For something to be a motive in the way I use the term, it must be something that can actually be perceived. In other words, only those things that are in the mind’s view in some way are things that can induce the mind to will or to act. Anything outside the mind’s perception could not possible affect the mind at all.

I think most would agree that any true motive to a perceiving, willing agent has at least some tendency to move the Will prior to the act of the will itself. This prior tendency of the motive is what I call the strength of the motive (a motive with less tendency to move the Will would be a weaker motive). Whatever is most appealing to the mind and has the strongest prior tendency to induce the choice is what I call the strongest motive. It is in that sense that I say that the will is always determined by the strongest motive.

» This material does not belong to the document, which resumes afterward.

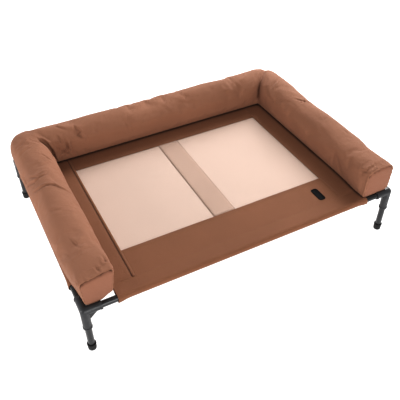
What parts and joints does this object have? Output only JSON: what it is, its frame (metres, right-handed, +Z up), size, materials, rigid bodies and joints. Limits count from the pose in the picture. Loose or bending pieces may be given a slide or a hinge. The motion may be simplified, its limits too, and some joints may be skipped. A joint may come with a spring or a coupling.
{
  "type": "dog sofa",
  "caption": "Raised dog bed on a push-fit tube frame with a fabric and mesh sling and a stuffed U-shaped bolster that lifts off.",
  "frame": {"origin": "on the floor under the middle of the tube frame", "axes": "+X to the right along the length, +Y to the back, +Z up; the open front faces -Y"},
  "size_m": [1.0938, 0.7886, 0.3021],
  "materials": {
    "tube_paint": "satin",
    "corner_plastic": "satin",
    "foot_rubber": "matte",
    "sling_cloth": "matte",
    "mesh_cloth": "matte",
    "strip_cloth": "matte",
    "patch_rubber": "satin",
    "bolster_cloth": "matte",
    "end_cloth": "matte",
    "touch_strip": "matte",
    "zip_tape": "matte",
    "zip_metal": "satin"
  },
  "bodies": {
    "frame": {"front_rail": "tube_paint", "back_rail": "tube_paint", "left_rail": "tube_paint", "right_rail": "tube_paint", "corner_front_left": "corner_plastic", "leg_front_left": "tube_paint", "foot_front_left": "foot_rubber", "corner_front_right": "corner_plastic", "leg_front_right": "tube_paint", "foot_front_right": "foot_rubber", "corner_back_right": "corner_plastic", "leg_back_right": "tube_paint", "foot_back_right": "foot_rubber", "corner_back_left": "corner_plastic", "leg_back_left": "tube_paint", "foot_back_left": "foot_rubber", "front_band": "sling_cloth", "back_band": "sling_cloth", "left_band": "sling_cloth", "right_band": "sling_cloth", "mesh_left": "mesh_cloth", "mesh_right": "mesh_cloth", "centre_strip": "strip_cloth", "patch": "patch_rubber", "loop_strip_left": "touch_strip", "loop_strip_back": "touch_strip", "loop_strip_right": "touch_strip"},
    "bolster": {"bolster_left": "bolster_cloth", "bolster_back": "bolster_cloth", "bolster_right": "bolster_cloth", "end_panel_left": "end_cloth", "end_panel_right": "end_cloth", "hook_strip_left": "touch_strip", "hook_strip_back": "touch_strip", "hook_strip_right": "touch_strip", "zip_tape": "zip_tape"},
    "zip_slider": {"zip_slider": "zip_metal"}
  },
  "joints": [
    {"name": "bolster_lift", "type": "slide", "parent": "frame", "child": "bolster", "axis": [0, 0, 1], "range_m": [0, 0.15]},
    {"name": "zip_slide", "type": "slide", "parent": "bolster", "child": "zip_slider", "axis": [1, 0, 0], "range_m": [0, 0.3724]}
  ]
}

A thing may draw its tendency to move the Will from many different sources (the nature of the thing itself or the nature of the mind that views it). Listing all the possible sources would be difficult if not impossible. However, I do not think it would be controversial to say that in general whatever moves the will of a person (“an intelligent and voluntary agent”) is seen by that person as good; it moves a person to act only to the extent that it is viewed favorably. To say otherwise, would be to claim that things move the will by some means other “than by their appearing eligible to it.” That would be absurd. Therefore, in some sense it must always be the case that the will and the apparent greatest good coincide.